--- Begin Extracted records ---
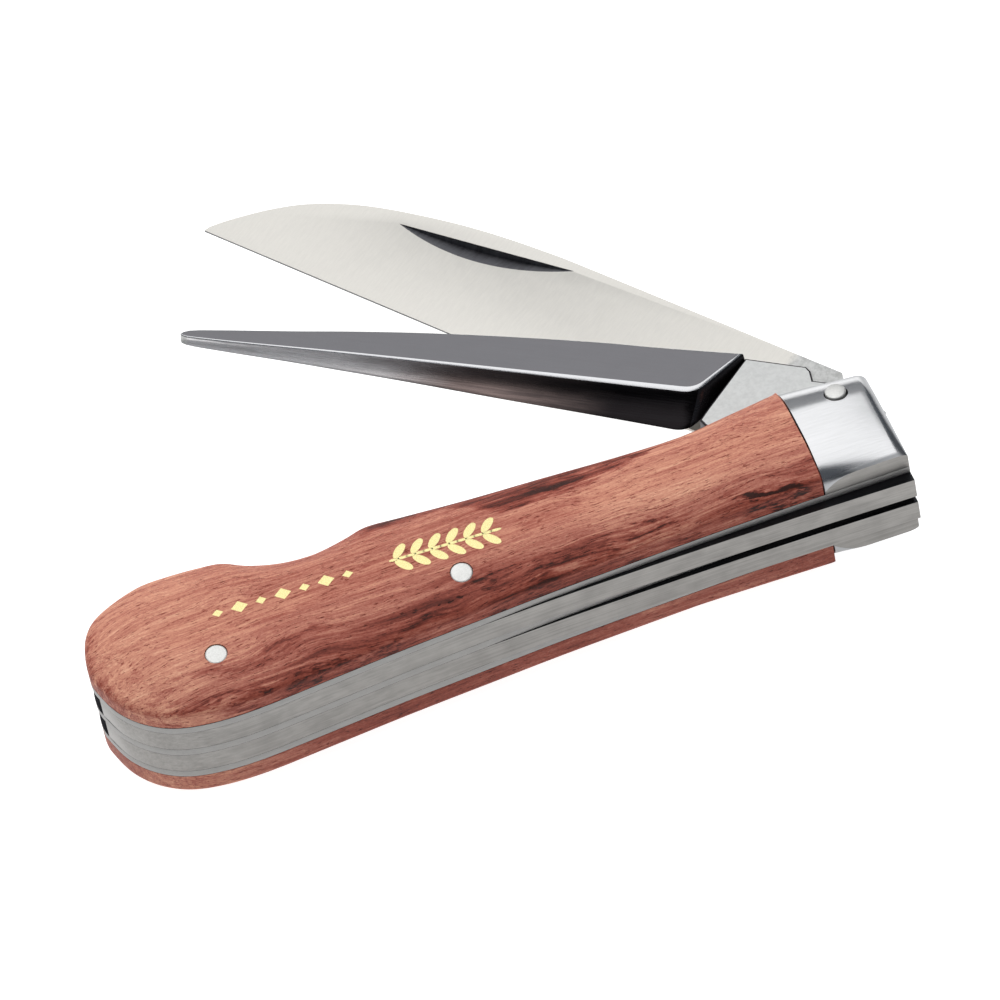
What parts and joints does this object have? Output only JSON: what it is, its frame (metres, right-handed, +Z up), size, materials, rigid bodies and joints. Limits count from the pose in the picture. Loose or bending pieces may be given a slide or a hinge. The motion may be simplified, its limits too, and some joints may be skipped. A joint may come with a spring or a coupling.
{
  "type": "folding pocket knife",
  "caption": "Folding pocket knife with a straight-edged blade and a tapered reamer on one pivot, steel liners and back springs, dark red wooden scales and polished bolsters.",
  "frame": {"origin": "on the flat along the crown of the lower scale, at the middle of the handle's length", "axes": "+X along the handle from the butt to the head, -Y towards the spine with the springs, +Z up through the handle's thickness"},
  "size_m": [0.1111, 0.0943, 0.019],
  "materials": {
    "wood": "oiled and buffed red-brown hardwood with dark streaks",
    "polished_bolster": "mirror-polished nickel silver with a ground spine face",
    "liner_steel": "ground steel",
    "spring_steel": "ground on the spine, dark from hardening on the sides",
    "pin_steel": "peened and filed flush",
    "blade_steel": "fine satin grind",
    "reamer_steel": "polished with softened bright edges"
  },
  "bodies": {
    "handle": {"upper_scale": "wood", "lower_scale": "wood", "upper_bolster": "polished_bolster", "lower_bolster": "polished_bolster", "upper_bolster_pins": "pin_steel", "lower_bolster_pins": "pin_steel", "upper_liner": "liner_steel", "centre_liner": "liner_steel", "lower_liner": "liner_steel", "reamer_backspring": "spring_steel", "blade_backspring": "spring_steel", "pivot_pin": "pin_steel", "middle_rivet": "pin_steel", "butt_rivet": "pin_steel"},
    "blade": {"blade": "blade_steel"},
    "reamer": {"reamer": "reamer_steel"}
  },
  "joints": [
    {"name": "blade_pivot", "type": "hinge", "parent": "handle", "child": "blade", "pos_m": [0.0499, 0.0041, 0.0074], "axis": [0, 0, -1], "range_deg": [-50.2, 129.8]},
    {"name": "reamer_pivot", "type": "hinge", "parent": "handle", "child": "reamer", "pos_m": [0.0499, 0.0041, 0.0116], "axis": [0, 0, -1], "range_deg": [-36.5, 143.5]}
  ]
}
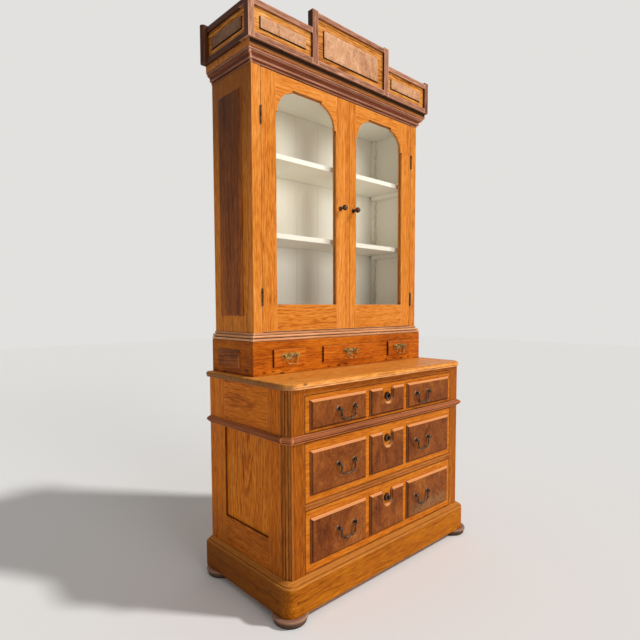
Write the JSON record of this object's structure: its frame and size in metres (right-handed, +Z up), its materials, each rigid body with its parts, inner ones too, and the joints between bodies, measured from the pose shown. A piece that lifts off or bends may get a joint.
--- End Extracted records ---
Task instructions: Take the listing above and write it out again exactly.

Solved problem:
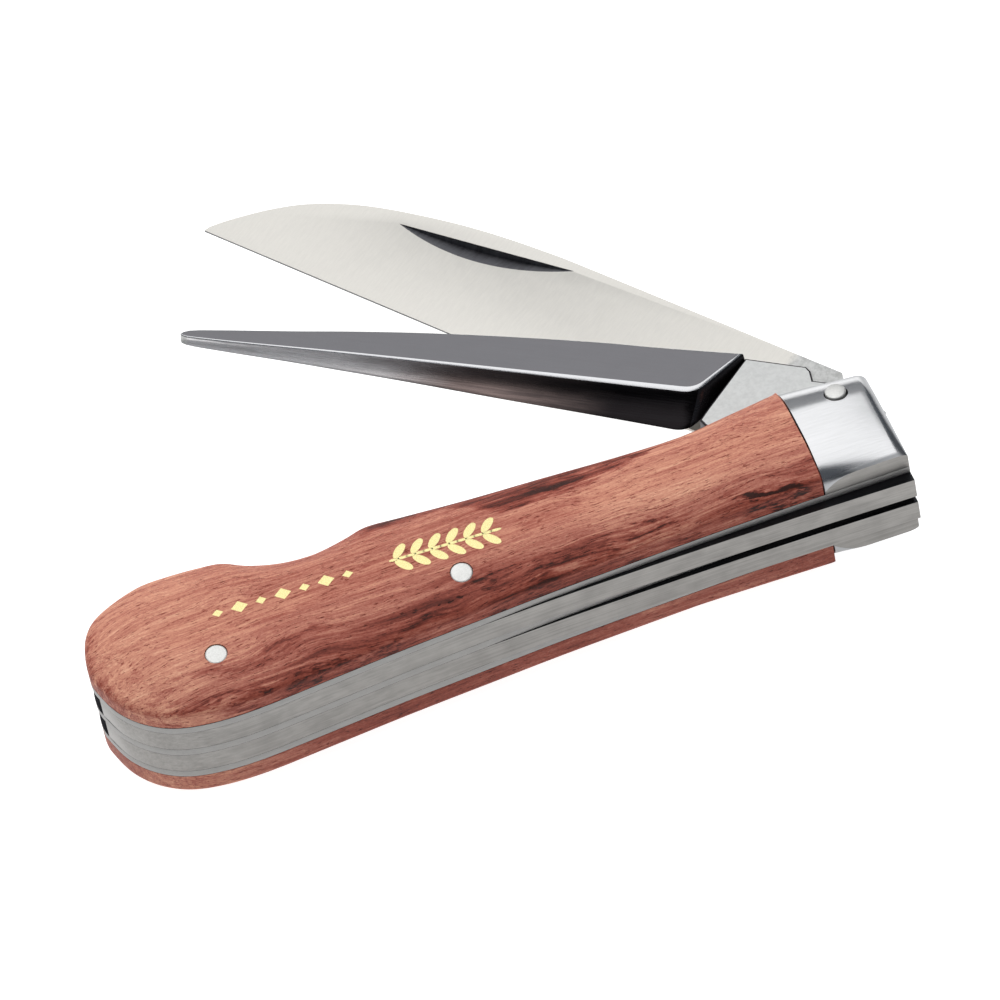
What parts and joints does this object have? Output only JSON: what it is, its frame (metres, right-handed, +Z up), size, materials, rigid bodies and joints. Limits count from the pose in the picture. Loose or bending pieces may be given a slide or a hinge. The motion may be simplified, its limits too, and some joints may be skipped. A joint may come with a spring or a coupling.
{
  "type": "folding pocket knife",
  "caption": "Folding pocket knife with a straight-edged blade and a tapered reamer on one pivot, steel liners and back springs, dark red wooden scales and polished bolsters.",
  "frame": {"origin": "on the flat along the crown of the lower scale, at the middle of the handle's length", "axes": "+X along the handle from the butt to the head, -Y towards the spine with the springs, +Z up through the handle's thickness"},
  "size_m": [0.1111, 0.0943, 0.019],
  "materials": {
    "wood": "oiled and buffed red-brown hardwood with dark streaks",
    "polished_bolster": "mirror-polished nickel silver with a ground spine face",
    "liner_steel": "ground steel",
    "spring_steel": "ground on the spine, dark from hardening on the sides",
    "pin_steel": "peened and filed flush",
    "blade_steel": "fine satin grind",
    "reamer_steel": "polished with softened bright edges"
  },
  "bodies": {
    "handle": {"upper_scale": "wood", "lower_scale": "wood", "upper_bolster": "polished_bolster", "lower_bolster": "polished_bolster", "upper_bolster_pins": "pin_steel", "lower_bolster_pins": "pin_steel", "upper_liner": "liner_steel", "centre_liner": "liner_steel", "lower_liner": "liner_steel", "reamer_backspring": "spring_steel", "blade_backspring": "spring_steel", "pivot_pin": "pin_steel", "middle_rivet": "pin_steel", "butt_rivet": "pin_steel"},
    "blade": {"blade": "blade_steel"},
    "reamer": {"reamer": "reamer_steel"}
  },
  "joints": [
    {"name": "blade_pivot", "type": "hinge", "parent": "handle", "child": "blade", "pos_m": [0.0499, 0.0041, 0.0074], "axis": [0, 0, -1], "range_deg": [-50.2, 129.8]},
    {"name": "reamer_pivot", "type": "hinge", "parent": "handle", "child": "reamer", "pos_m": [0.0499, 0.0041, 0.0116], "axis": [0, 0, -1], "range_deg": [-36.5, 143.5]}
  ]
}
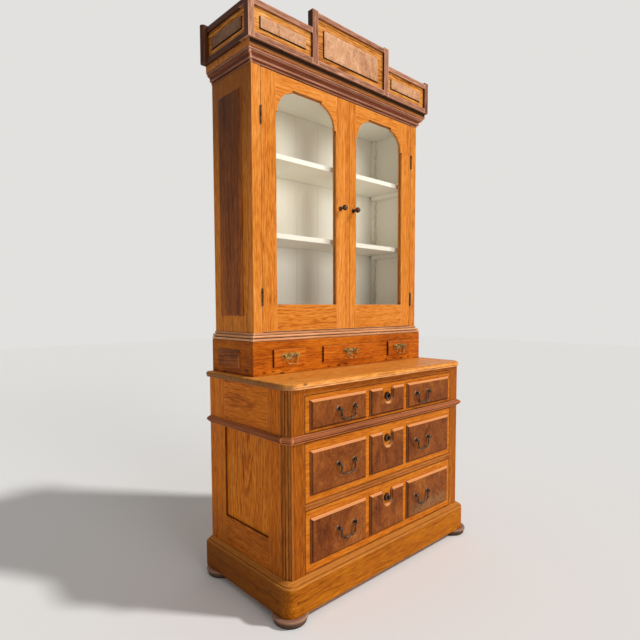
Write the JSON record of this object's structure: its frame and size in metres (right-handed, +Z up), its materials, each rigid body with its parts, inner ones too, and the joints between bodies, measured from the pose shown. A piece that lifts off or bends may get a joint.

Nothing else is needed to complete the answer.